Tyrelle, who turned 15 on June 22, is 6-foot-3, 220 pounds and has developed a rabid appetite for sports, with baseball and basketball scouts taking interest across North America.

“He didn’t have the same athleticism I had at that age,” Ray said. “He worked at it. He really worked at getting better, getting stronger and getting faster. It makes me proud to watch him grow.”

The power forward cracked Team B.C.’s roster for the 15-and-Under Boys National Basketball Championship, which will be held in Kamloops from Aug. 6 to Aug. 11, along with 17-and-under boys nationals.

Tyrelle returned this week from the B.C. Summer Games in Cowichan, where he helped Thompson-Okanagan’s baseball team to a bronze medal.

“I want to be a professional athlete, whether it be in basketball or baseball,” Tyrelle said. “I want to find a way to make money doing what I love.”

In August of 2016, Tyrelle pitched a no-hitter in the provincial championship final, helping the peewee AAA Kamloops RiverDogs to a B.C. baseball title.
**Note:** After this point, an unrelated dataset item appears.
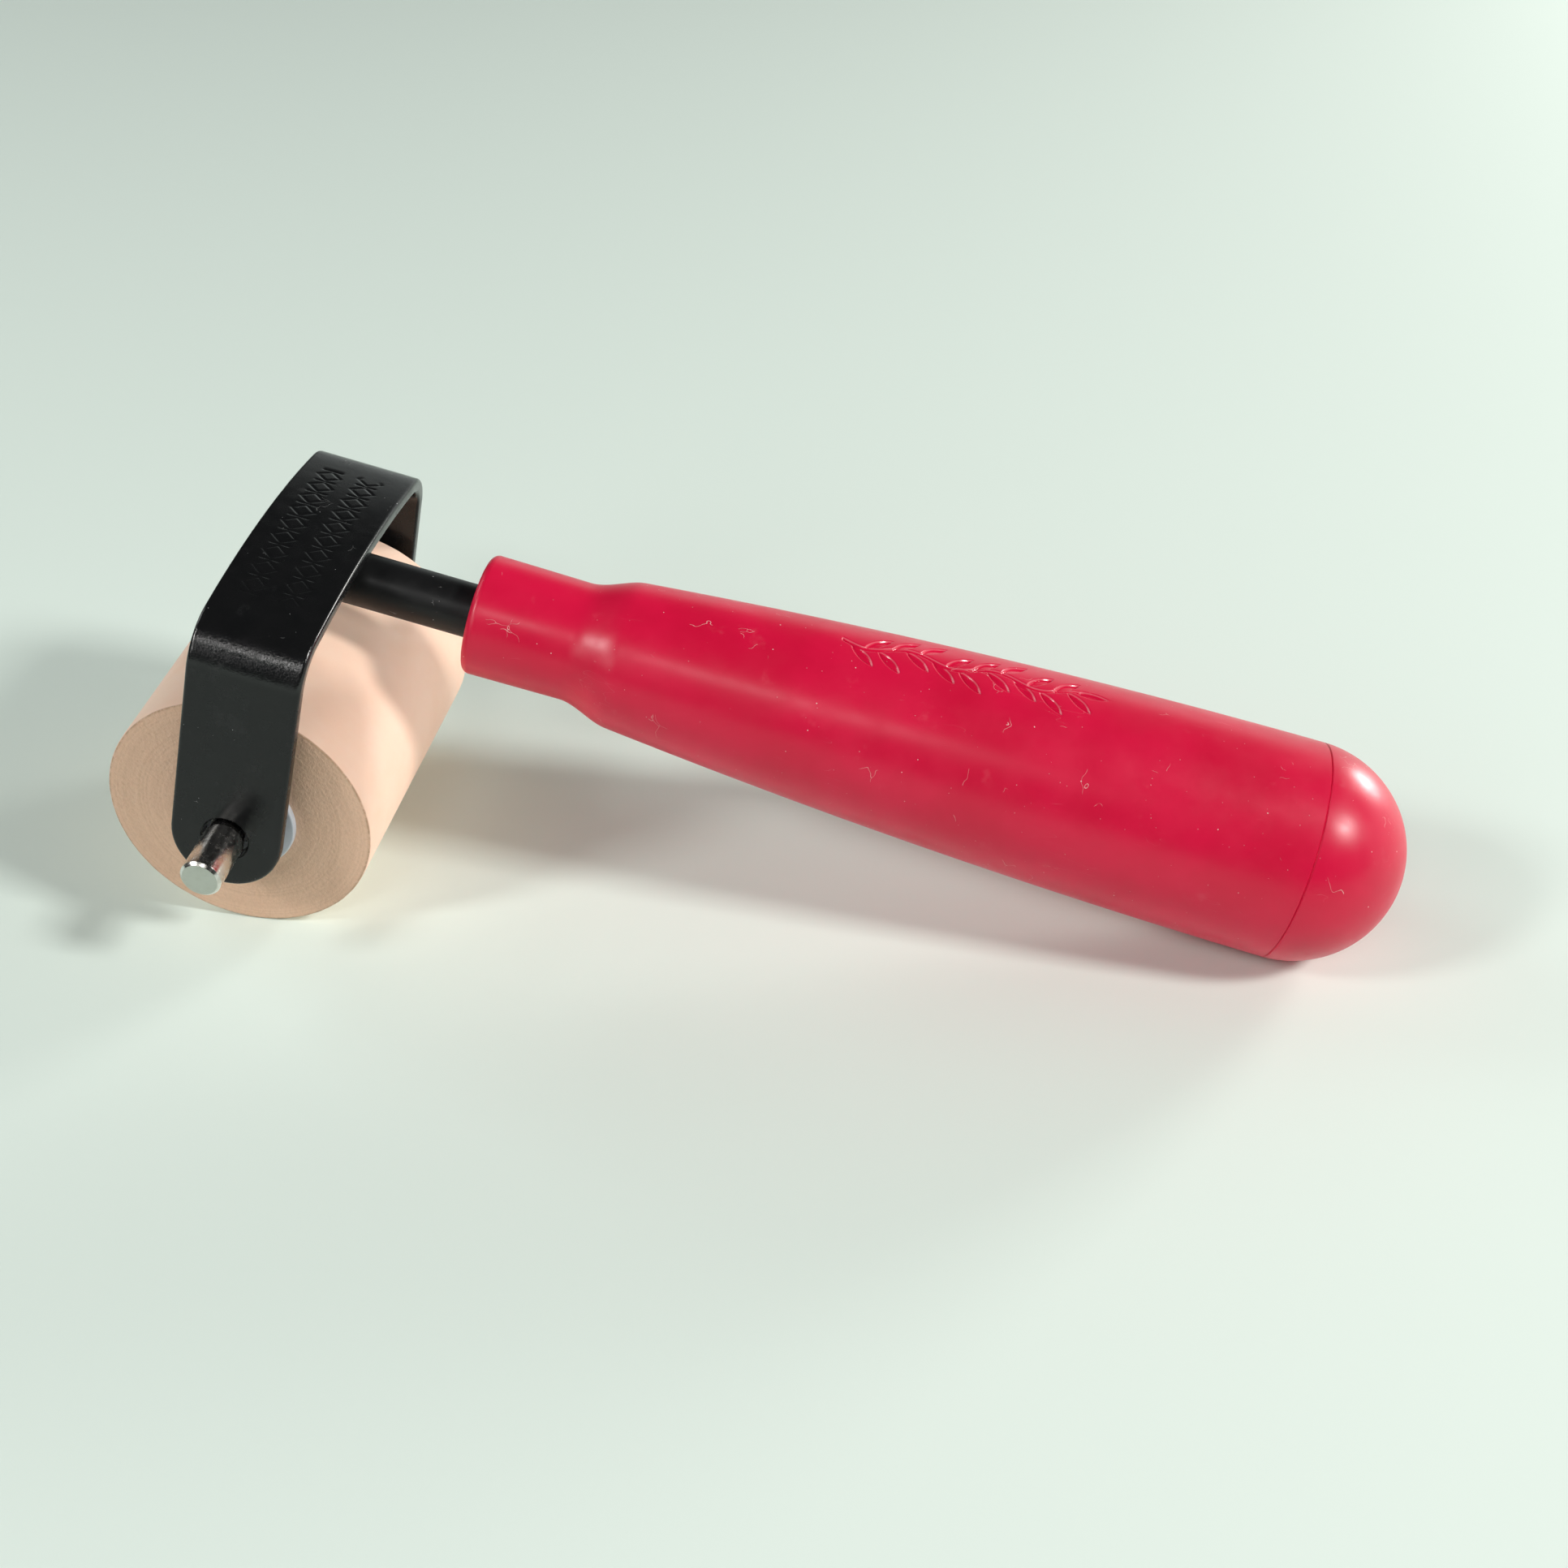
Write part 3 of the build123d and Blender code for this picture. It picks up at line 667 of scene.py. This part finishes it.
def make_strap():
    """Draws the strap flat, with rounded edges and two holes, and bends every point into place."""
    flat_half = STRAP_WIDTH / 2 - STRAP_EDGE_RADIUS
    rows = join(
        spread(0.0, STAMP_HALF_LENGTH, 110),
        spread(STAMP_HALF_LENGTH, CROWN_HALF, 8),
        spread(CROWN_HALF, SHOULDER_HALF, 26),
        spread(SHOULDER_HALF, HOLE_HALF - STRAP_WIDTH / 2, 12),
    )
    rows = join([-row for row in reversed(rows)], rows)
    end_row = rows[-1]
    side_rows = spread(end_row, HOLE_HALF, 6)
    columns = spread(-flat_half, flat_half, 84)
    round_end = arc((0.0, 0.0), flat_half, 0, 180, 48)
    around_hole = join(
        round_end,
        [(-flat_half, s - HOLE_HALF) for s in reversed(side_rows)],
        [(x, end_row - HOLE_HALF) for x in columns],
        [(flat_half, s - HOLE_HALF) for s in side_rows],
    )[:-1]
    rim = AXLE_HOLE_RADIUS + HOLE_EDGE_CHAMFER
    shell = Shell()

    # both faces: a stamped or plain grid, and rings that run from each hole out to the round end
    for depth, stamp in ((0.0, strap_stamp), (STRAP_THICKNESS, no_stamp)):
        shell.patch([[bent(x, s, depth + stamp(x, s)) for x in columns] for s in rows])
        for end in (-1, 1):
            rings = []
            for share in spread(0.0, 1.0, 6):
                ring = []
                for x, out in around_hole:
                    near = rim / math.hypot(x, out)
                    away = near + (1 - near) * share
                    ring.append(bent(x * away, end * (HOLE_HALF + out * away), depth))
                rings.append(ring)
            shell.patch(rings, across=True)

    # the holes' walls, with a chamfer at both faces
    directions = [(x / math.hypot(x, out), out / math.hypot(x, out)) for x, out in around_hole]
    wall = [(rim, 0.0), (AXLE_HOLE_RADIUS, HOLE_EDGE_CHAMFER)]
    wall += [(radius, STRAP_THICKNESS - depth) for radius, depth in reversed(wall)]
    for end in (-1, 1):
        shell.patch([
            [bent(radius * x, end * (HOLE_HALF + radius * out), depth) for x, out in directions]
            for radius, depth in wall
        ], across=True)

    # the outline: down one side, round an end, up the other side, round the other end
    side = join([-s for s in reversed(side_rows)], rows, side_rows)
    outline = [(flat_half, s, 1.0, 0.0) for s in side]
    outline += [(x, HOLE_HALF + out, x / flat_half, out / flat_half) for x, out in round_end[1:-1]]
    outline += [(-flat_half, s, -1.0, 0.0) for s in reversed(side)]
    outline += [(-x, -HOLE_HALF - out, -x / flat_half, -out / flat_half) for x, out in round_end[1:-1]]
    layers = arc((0.0, STRAP_EDGE_RADIUS), STRAP_EDGE_RADIUS, -90, 0, 5)
    layers += [(out, STRAP_THICKNESS - down) for out, down in reversed(layers)]
    shell.patch([
        [bent(x + dx * out, s + ds * out, depth) for x, s, dx, ds in outline]
        for out, depth in layers
    ], across=True)
    return shell.build("frame_strap_enamelled", sharp=40.0, weld=2e-3)


def make_stem():
    """The round rod from under the strap to the end of its socket in the handle."""
    cut = STEM_END_CHAMFER
    profile = join(
        [(STEM_FRONT, 0.0), (STEM_FRONT, STEM_RADIUS - cut), (STEM_FRONT + cut, STEM_RADIUS)],
        [(x, STEM_RADIUS) for x in spread(STEM_FRONT + 2 * cut, STEM_REAR - 2 * cut, 40)],
        [(STEM_REAR - cut, STEM_RADIUS), (STEM_REAR, STEM_RADIUS - cut), (STEM_REAR, 0.0)],
    )
    return turned(profile, full_circle(96), about_stem, closed=False).build("stem_enamelled")


RIPPLE_PITCH = 0.85
RIPPLE_HEIGHT = 0.11


def make_welds():
    """Two weld beads with the overlapping ripples of a hand weld."""
    shell = Shell()
    across = STEM_RADIUS * math.sin(WELD_ANGLE)
    height = STEM_HEIGHT + STEM_RADIUS * math.cos(WELD_ANGLE) + WELD_RADIUS / 2
    half = WELD_LENGTH / 2
    for side in (-1, 1):
        rings = []
        for x in spread(-half, half, 110):
            ring = []
            to_end = max(0.0, abs(x) - (half - WELD_RADIUS * 0.8)) / (WELD_RADIUS * 0.8)
            plump = math.sqrt(max(0.0, 1 - to_end**2))
            for turn in full_circle(40):
                bow = 0.35 * math.cos(turn - side * 0.6)
                phase = (x + bow) / RIPPLE_PITCH
                ripple = RIPPLE_HEIGHT * (1 - (phase - math.floor(phase)) ** 0.6)
                lump = 0.06 * noise.noise(Vector((x, turn, side * 5.0)))
                radius = plump * (WELD_RADIUS - ripple - abs(lump))
                y = side * across + radius * math.sin(turn)
                ring.append((x, y, height + radius * math.cos(turn)))
            rings.append(ring)
        shell.patch(rings, across=True)
    return shell.build("weld_beads_rippled", sharp=60.0)


# ---- handle ----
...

Last summer, he played for the Okotoks Black Dawgs and won the bantam AAA Alberta baseball championship.

He was named MVP of the junior boys’ division at the 2017 Fulton Cup, pacing Westsyde secondary to a gold medal in the city basketball championship. He will contribute to the Whundas’ senior hoops team as a Grade 10 big man next season.

The plan is to finish high school at Westsyde before heading to the U.S., where he would like to follow in dad’s footstep and become a multi-sport athlete.
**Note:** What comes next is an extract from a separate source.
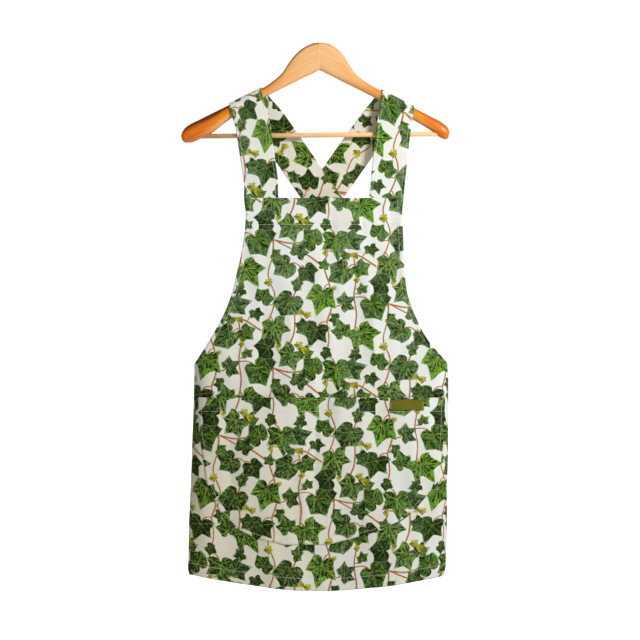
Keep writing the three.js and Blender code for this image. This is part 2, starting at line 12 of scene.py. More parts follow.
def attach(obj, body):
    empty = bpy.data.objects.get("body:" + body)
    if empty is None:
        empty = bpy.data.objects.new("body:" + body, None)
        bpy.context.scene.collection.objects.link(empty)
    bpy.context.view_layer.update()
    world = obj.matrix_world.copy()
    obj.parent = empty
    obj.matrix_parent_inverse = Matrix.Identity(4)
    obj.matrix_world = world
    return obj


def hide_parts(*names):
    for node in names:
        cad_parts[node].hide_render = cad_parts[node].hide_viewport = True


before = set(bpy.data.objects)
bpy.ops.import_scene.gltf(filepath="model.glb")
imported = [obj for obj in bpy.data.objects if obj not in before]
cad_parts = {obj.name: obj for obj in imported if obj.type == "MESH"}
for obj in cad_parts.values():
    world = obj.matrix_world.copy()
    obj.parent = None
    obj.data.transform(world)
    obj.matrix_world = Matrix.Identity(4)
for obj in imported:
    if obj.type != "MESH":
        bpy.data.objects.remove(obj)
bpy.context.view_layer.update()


# Camera: level and straight on, far enough back to keep the hanger and the hem undistorted.
# The picture is 640 pixels square and shows 1.66 mm to a pixel at the apron.
MM_PER_PIXEL = 1.66
PICTURE_PIXELS = 640
PICTURE_CENTRE_X = 1.3
PICTURE_CENTRE_Z = -460.3
CAMERA_DISTANCE = 3000
SENSOR_WIDTH = 36

camera_data = bpy.data.cameras.new("camera")
camera_data.sensor_width = SENSOR_WIDTH
camera_data.lens = SENSOR_WIDTH * CAMERA_DISTANCE / (MM_PER_PIXEL * PICTURE_PIXELS)
camera = bpy.data.objects.new("camera", camera_data)
camera.location = (PICTURE_CENTRE_X / 1000, -CAMERA_DISTANCE / 1000, PICTURE_CENTRE_Z / 1000)
camera.rotation_euler = (math.pi / 2, 0, 0)
bpy.context.collection.objects.link(camera)
bpy.context.scene.camera = camera


# Hanger arms: two halves of varnished beech, sawn to a bold curve, rounded over and glued
# together in the middle. Towards the ends the wood is painted darker and a deeper amber, which is painted
# shade.
ARM_REACH = {-1: 229, 1: 216}
HANGER_DROP = 166
HANGER_THICKNESS = 18
ARM_JOINT_GAP = 0.12
ARM_STATIONS = 96
ARM_SIDES = 48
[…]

Ray declined to sign with the Atlanta Braves out of high school, opting instead to play both football and basketball in college. He spent time at Wake Forest and Winston-Salem State before pursuing pro baseball and pitching briefly for the California Angels in 1986.

Most of Tyrelle’s exposure to scouts has come in baseball at provincial and national tournaments, the likes of which are not available to junior basketball players at Westsyde secondary.
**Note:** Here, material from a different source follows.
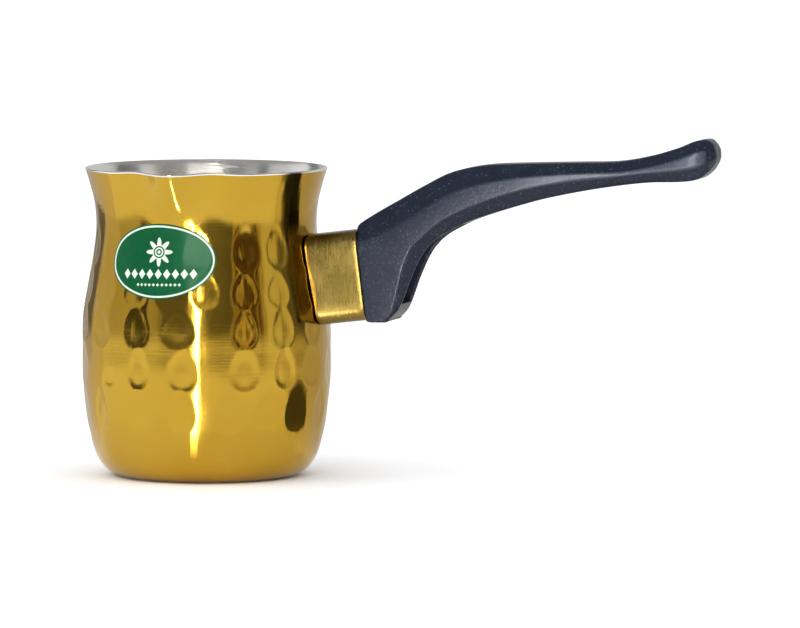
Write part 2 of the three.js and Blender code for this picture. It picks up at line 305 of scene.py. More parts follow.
class GuardSettings(bpy.types.PropertyGroup):
    corner: length("Corner", "Radius of the guard's corners", 4.0 * MM)
    crown: length("Crown", "How far the middle of a face stands out", 0.15 * MM)
    sheet: length("Sheet", "Thickness of the sheet", SHEET * MM)


class HandleSettings(bpy.types.PropertyGroup):
    facet_round: length("Facet Round", "Rounding of the edges between facets", 1.0 * MM)
    lip_round: length("Lip Round", "Rounding of the pocket's edges", 0.55 * MM)
    grain: number("Grain", "Strength of the moulded grain", 0.35, min=0.0, max=1.0)


class LabelSettings(bpy.types.PropertyGroup):
    width: length("Width", "Width of the oval", 38.5 * MM)
    height: length("Height", "Height of the oval", 24.6 * MM)
    middle: length("Middle", "Height of its middle", 73.9 * MM)
    turn: angle("Turn", "Angle round the pot from the lip", -7.0)
    tilt: angle("Tilt", "Tilt of its long axis", -1.2)
    thickness: length("Thickness", "Thickness of the label", 0.12 * MM)
    green: colour("Green", "Colour of the print", (0.0, 0.078, 0.024))
    cream: colour("Cream", "Colour of the border and the ornament", (0.64, 0.73, 0.62))


class FinishSettings(bpy.types.PropertyGroup):
    gold: colour("Gold", "The gold-coloured coating", (0.515, 0.325, 0.04))
    gold_deep: colour("Deep Gold", "The coating where it is thicker", (0.45, 0.245, 0.018))
    satin: colour("Satin Gold", "The flame guard", (0.24, 0.168, 0.041))
    steel: colour("Steel", "The bare steel", (0.93, 0.91, 0.88))
    steel_dull: colour("Dull Steel", "The bare steel in its duller patches", (0.82, 0.79, 0.75))
    phenolic: colour("Phenolic", "The handle", (0.0072, 0.0105, 0.021))


class StageSettings(bpy.types.PropertyGroup):
    azimuth: angle("Azimuth", "Turn of the camera from the lip towards the handle", 16)
    elevation: angle("Elevation", "Height of the camera", 4.8)
    distance: length("Distance", "Distance of the camera from what it aims at", 2.48)
    lens: number("Lens", "Focal length in millimetres", 337.5)
    aim_right: length("Aim Right", "Aim from the object's middle", 0.53 * MM)
    aim_up: length("Aim Up", "Aim from the object's middle", -2.1 * MM)
    floor: length("Floor", "Side of the floor", 14.0)
    sky: number("Sky", "Strength of the light from all round", 1.3)
    ceiling: number("Ceiling", "How bright the room overhead is in reflections", 0.35)


SETTINGS = {
    "pot": PotSettings,
    "guard": GuardSettings,
    "handle": HandleSettings,
    "label": LabelSettings,
    "finish": FinishSettings,
    "stage": StageSettings,
}


def settings(part):
    return getattr(bpy.context.scene, "coffee_pot_" + part)


# ---- curves and places ----------------------------------------------------------------------


def smooth_point(points, position):
    """The point at a position along a smooth curve through the points, which are tuples."""
    last = len(points) - 1
    at = min(max(position, 0.0), float(last))
    i = min(int(at), last - 1)
    t = at - i
    before = points[max(i - 1, 0)]
    start, end = points[i], points[i + 1]
    after = points[min(i + 2, last)]
    return tuple(
        0.5
        * (
            2 * b
            + (c - a) * t
            + (2 * a - 5 * b + 4 * c - d) * t * t
            + (3 * b - a - 3 * c + d) * t**3
        )
        for a, b, c, d in zip(before, start, end, after)
    )


def even_points(points, count, steps=400):
    """Points at even distances along the smooth curve, in millimetres."""
    last = len(points) - 1
    fine = [Vector(smooth_point(points, last * i / steps)) for i in range(steps + 1)]
    run = [0.0]
    for a, b in zip(fine, fine[1:]):
        run.append(run[-1] + (b - a).length)
    found, k = [], 0
    for i in range(count + 1):
        target = run[-1] * i / count
        while k < steps - 1 and run[k + 1] < target:
            k += 1
        share = (target - run[k]) / (run[k + 1] - run[k])
        found.append(fine[k].lerp(fine[k + 1], share))
    return found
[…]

The list of NCAA Division 1 schools taking interest in Tyrelle is growing. Oregon State, Indiana State, USC and UCLA have already been in contact with Ray.

Tyrelle and Sydney don’t often speak, but he is well aware of her accomplishments on the pitch. The 28-year-old forward now plays for the Orlando Pride of the National Women’s Soccer League.

“It’s pretty intimidating, to be completely honest,” Tyrelle said. “I know I have a lot to stack up to, but I’m ready for the challenge.”

Football coaches in this town are likely salivating over Tyrelle, but Westsyde Blue Wave and Kamloops Broncos bench bosses will be disappointed to hear he is sticking to baseball and basketball.

“The idea of getting injured in a sport I wouldn’t take as seriously as baseball or basketball just scares me a little bit,” Tyrelle said.

Ray said his son aims to play both basketball and baseball until forced into making a decision between the two.

So, which does he like better?

“I’m honestly not sure,” Tyrelle said. “I’ve been getting this question for a really long time and I still don’t really have an answer. I feel like I have a higher ceiling in baseball, but I really don’t prefer one sport or the other.”

Dad was asked about Tyrelle’s potential in both sports.

“If had to pick, I could see him playing baseball somewhere,” Ray said. “Basketball is a lot tougher. There’s a lot more athleticism coming along now. Everybody can shoot the three. Everybody can dribble.

“Baseball would be an easier path, but with him I really have no idea. It’ll be about what he puts into it.”

Kamloops Track and Field Club coach Dylan Armstrong, who won a bronze medal in shot put at the 2008 Olympic Summer Games in Beijing, would surely like to woo Tyrelle to the Tournament Capital Centre throws pit.

Tyrelle had minimal practise before the B.C. High School Track and Field Championships in Langley in the spring, but finished seventh in shot put and eighth in discus, competing against athletes in the junior boys’ division who train year-round in the disciplines.

“I watch his development,” Ray said. “He has the size for whatever he wants to do. That’s something I didn’t have.”

The kid is also fairly fleet of foot for a big fella.

“He heard the story of why we put him in dance and he goes, ‘You put me in dance because you thought I was clumsy? I love dance,'” Ray said with a laugh.

Added Tyrelle: “Dance was a big help. It really helped with my footwork, helped with my balance and made me a lot quicker and lighter on my feet.”

Kamloops sports fans may want to two-step over to the TCC for basketball nationals next month.

Tyrelle can’t wait for the recital.

“I’m looking forward to just being able to go against the top athletes in this country and being able to see how I stack up against the top players,” he said.

“I don’t feel that much pressure playing sports. I know people are watching. I just do what I need to do. I just try to remember that this is what I’ve been doing for a long time now.”